→ **What to produce**
Take the data below and extract the lines from the one with "const buckleLength = bucklePath.getLength();" to the one with "points = [vertex.co", inclusive, exactly as written.

━━ Material

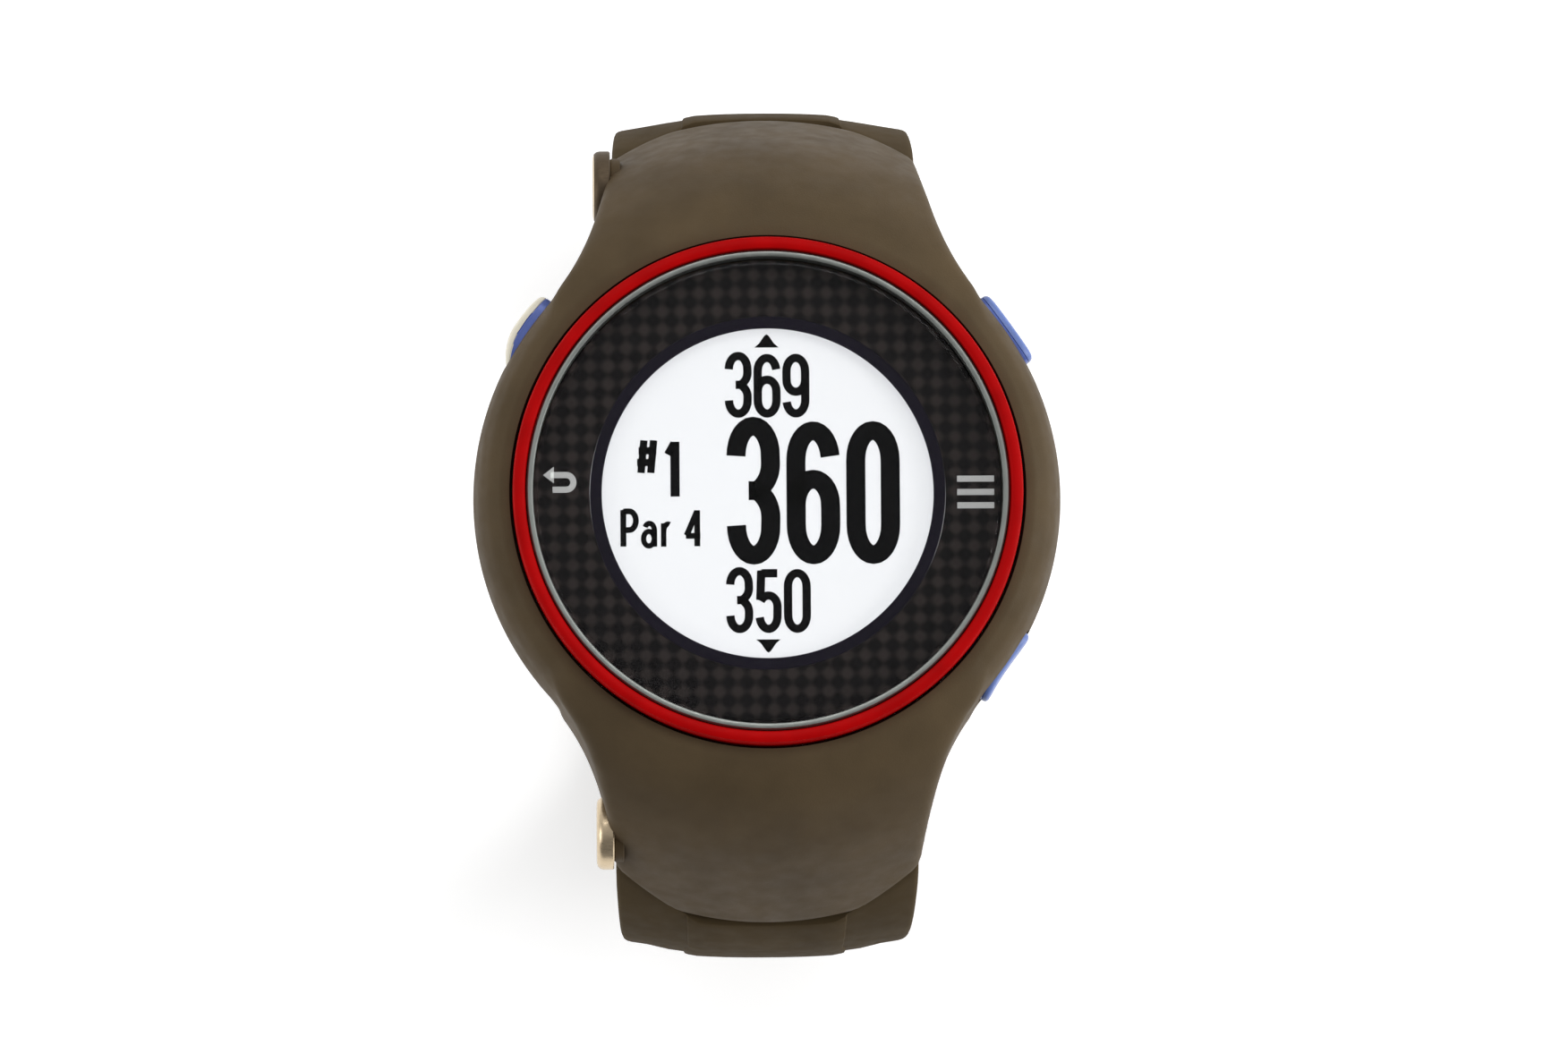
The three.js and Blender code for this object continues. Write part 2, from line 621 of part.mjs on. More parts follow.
add('buckle_frame', buckleFrame(), 'steel', buckle);
add('buckle_tongue', buckleTongue(), 'steel', buckle);
add('buckle_bar', rodX(BAR_R, -FRAME_HALF_WIDTH, FRAME_HALF_WIDTH), 'steel', buckle);

const buckleLength = bucklePath.getLength();
add('fixed_keeper', ontoPath(keeper(), bucklePath, 1 - FIXED_KEEPER_BACK / buckleLength), 'rubber');
add('free_keeper', ontoPath(keeper(), bucklePath, 1 - FREE_KEEPER_BACK / buckleLength), 'rubber');

export default watch;
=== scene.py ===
"""A golf GPS watch: fine meshes, materials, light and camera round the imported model."""

import json
from math import asin, atan2, copysign, cos, degrees, exp, hypot, pi, radians, sin, sqrt

import bmesh
import bpy
from mathutils import Matrix, Vector


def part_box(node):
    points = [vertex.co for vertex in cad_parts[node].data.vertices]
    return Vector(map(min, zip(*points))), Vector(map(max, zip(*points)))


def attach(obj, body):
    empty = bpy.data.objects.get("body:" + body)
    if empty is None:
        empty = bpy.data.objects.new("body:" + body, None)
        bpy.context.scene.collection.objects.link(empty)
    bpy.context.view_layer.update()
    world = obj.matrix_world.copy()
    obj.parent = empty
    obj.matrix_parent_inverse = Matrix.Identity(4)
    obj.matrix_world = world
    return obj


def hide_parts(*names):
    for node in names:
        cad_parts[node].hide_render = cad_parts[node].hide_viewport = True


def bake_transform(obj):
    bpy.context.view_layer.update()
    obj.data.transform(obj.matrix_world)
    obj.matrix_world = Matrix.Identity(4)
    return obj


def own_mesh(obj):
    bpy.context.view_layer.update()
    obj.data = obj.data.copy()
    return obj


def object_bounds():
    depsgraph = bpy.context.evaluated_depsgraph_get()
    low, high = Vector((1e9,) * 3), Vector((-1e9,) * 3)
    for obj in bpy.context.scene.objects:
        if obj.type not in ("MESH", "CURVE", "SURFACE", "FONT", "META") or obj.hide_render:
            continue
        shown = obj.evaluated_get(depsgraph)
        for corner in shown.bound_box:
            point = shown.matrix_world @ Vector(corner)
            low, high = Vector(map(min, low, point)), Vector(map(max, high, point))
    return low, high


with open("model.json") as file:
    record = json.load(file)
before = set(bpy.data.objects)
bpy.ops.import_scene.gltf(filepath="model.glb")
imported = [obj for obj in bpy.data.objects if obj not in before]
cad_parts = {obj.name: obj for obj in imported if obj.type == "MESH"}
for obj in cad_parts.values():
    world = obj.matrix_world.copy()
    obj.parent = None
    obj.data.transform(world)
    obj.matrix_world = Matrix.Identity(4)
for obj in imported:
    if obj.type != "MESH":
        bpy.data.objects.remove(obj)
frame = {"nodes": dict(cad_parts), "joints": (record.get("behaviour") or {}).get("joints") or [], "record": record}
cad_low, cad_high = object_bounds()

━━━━

→ **Reply to the exercise**
const buckleLength = bucklePath.getLength();
add('fixed_keeper', ontoPath(keeper(), bucklePath, 1 - FIXED_KEEPER_BACK / buckleLength), 'rubber');
add('free_keeper', ontoPath(keeper(), bucklePath, 1 - FREE_KEEPER_BACK / buckleLength), 'rubber');

export default watch;
=== scene.py ===
"""A golf GPS watch: fine meshes, materials, light and camera round the imported model."""

import json
from math import asin, atan2, copysign, cos, degrees, exp, hypot, pi, radians, sin, sqrt

import bmesh
import bpy
from mathutils import Matrix, Vector


def part_box(node):
    points = [vertex.co for vertex in cad_parts[node].data.vertices]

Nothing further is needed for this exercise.